▸ WHAT TO WORK ON
In the entries below, find the lines that contain the word "FreeCAD" and copy them.

▸ RECORDS SUPPLIED
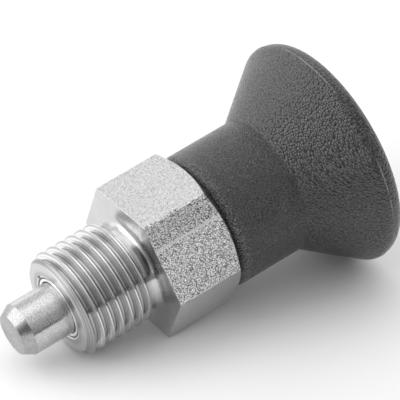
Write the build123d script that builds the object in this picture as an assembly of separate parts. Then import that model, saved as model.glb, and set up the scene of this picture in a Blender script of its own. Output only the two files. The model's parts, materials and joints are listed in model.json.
...
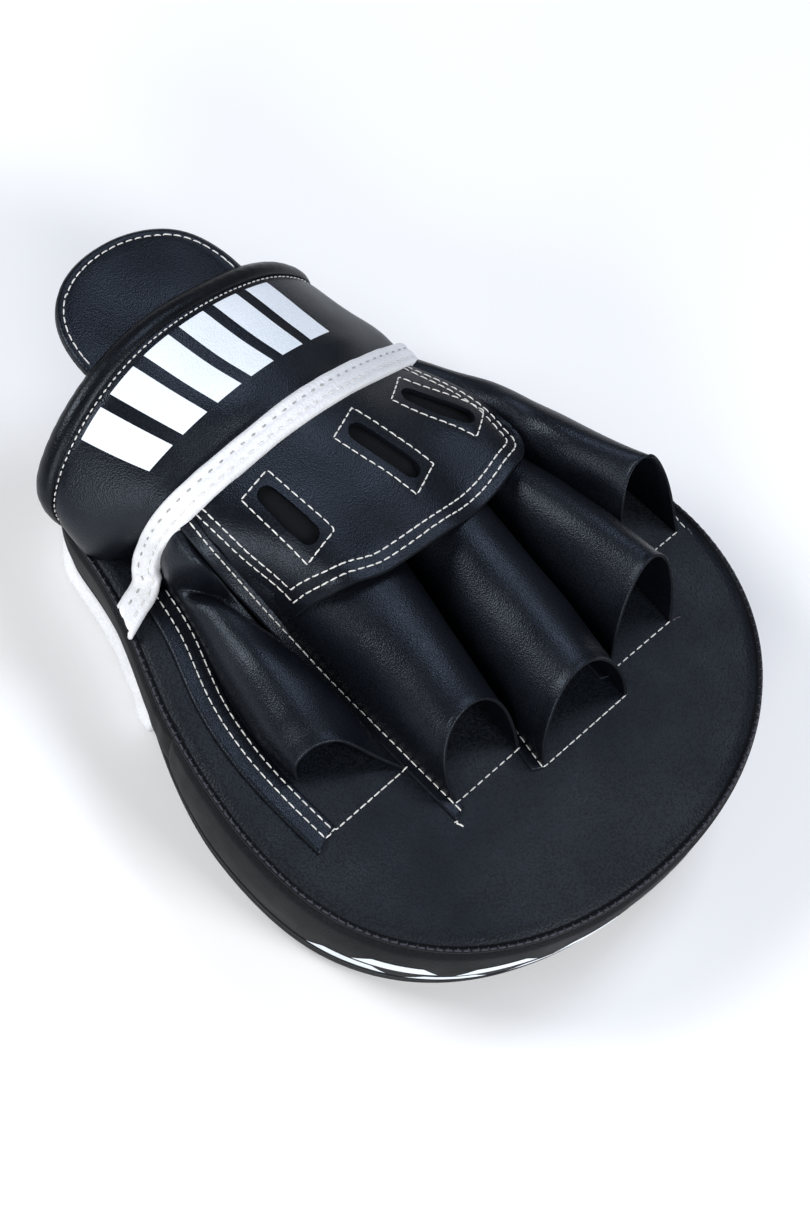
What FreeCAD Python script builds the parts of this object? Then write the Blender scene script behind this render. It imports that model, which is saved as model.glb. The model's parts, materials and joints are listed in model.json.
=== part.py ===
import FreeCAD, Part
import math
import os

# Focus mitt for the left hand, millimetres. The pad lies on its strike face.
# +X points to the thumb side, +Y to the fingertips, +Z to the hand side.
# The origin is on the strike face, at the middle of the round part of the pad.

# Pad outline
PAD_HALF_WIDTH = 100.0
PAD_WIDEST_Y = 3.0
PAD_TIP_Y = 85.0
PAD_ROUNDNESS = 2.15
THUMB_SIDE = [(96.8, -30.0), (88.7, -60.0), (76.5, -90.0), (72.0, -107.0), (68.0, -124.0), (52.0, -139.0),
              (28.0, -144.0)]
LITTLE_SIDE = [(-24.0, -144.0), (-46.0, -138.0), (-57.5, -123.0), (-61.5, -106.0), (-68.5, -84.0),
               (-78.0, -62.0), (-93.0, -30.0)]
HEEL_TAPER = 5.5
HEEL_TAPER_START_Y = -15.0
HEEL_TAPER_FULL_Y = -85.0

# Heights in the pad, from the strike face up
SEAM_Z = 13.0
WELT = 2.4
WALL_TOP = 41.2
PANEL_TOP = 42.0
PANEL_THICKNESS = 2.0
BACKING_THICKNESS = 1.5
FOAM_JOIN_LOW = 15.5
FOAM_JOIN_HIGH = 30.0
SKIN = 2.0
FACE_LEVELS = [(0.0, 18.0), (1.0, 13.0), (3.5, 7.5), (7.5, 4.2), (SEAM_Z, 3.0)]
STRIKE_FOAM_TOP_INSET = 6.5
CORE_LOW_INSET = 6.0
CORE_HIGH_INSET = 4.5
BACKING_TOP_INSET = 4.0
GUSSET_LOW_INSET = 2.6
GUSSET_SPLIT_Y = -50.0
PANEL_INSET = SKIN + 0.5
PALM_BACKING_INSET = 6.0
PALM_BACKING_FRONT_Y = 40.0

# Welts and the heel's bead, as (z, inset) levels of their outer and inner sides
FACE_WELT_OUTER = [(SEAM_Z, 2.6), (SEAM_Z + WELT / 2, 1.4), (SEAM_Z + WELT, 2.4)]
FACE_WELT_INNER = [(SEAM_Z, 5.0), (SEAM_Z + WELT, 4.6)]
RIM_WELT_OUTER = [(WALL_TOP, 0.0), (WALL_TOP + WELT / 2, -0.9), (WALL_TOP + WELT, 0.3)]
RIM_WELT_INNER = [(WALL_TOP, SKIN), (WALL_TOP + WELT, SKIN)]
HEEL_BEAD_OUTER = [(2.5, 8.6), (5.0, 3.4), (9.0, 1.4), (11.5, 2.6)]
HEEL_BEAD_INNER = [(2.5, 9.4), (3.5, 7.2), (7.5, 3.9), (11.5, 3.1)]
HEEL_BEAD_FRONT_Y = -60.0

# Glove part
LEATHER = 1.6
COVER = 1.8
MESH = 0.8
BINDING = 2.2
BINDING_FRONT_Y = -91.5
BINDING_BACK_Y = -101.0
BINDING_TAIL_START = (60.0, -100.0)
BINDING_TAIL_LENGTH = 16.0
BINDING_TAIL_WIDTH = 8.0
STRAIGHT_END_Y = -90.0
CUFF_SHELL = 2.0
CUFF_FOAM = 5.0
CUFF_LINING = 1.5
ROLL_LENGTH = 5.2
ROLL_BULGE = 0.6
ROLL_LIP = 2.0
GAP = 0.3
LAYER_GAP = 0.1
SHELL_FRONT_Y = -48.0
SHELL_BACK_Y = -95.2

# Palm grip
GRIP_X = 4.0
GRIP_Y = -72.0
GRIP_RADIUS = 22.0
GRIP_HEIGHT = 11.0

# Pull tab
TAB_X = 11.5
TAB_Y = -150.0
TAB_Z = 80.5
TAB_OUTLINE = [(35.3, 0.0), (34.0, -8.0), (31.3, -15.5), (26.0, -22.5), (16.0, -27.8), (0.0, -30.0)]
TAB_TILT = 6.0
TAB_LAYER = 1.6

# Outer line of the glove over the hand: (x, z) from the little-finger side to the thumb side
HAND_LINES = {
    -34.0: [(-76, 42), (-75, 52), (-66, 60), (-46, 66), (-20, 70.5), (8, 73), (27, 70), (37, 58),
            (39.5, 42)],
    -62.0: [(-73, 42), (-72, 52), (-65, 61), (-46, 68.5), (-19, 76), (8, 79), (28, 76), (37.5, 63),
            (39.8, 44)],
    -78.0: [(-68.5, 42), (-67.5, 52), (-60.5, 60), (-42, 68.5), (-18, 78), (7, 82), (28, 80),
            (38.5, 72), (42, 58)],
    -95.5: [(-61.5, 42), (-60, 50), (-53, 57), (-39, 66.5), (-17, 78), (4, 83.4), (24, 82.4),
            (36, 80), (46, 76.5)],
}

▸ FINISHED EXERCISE
What FreeCAD Python script builds the parts of this object? Then write the Blender scene script behind this render. It imports that model, which is saved as model.glb. The model's parts, materials and joints are listed in model.json.
import FreeCAD, Part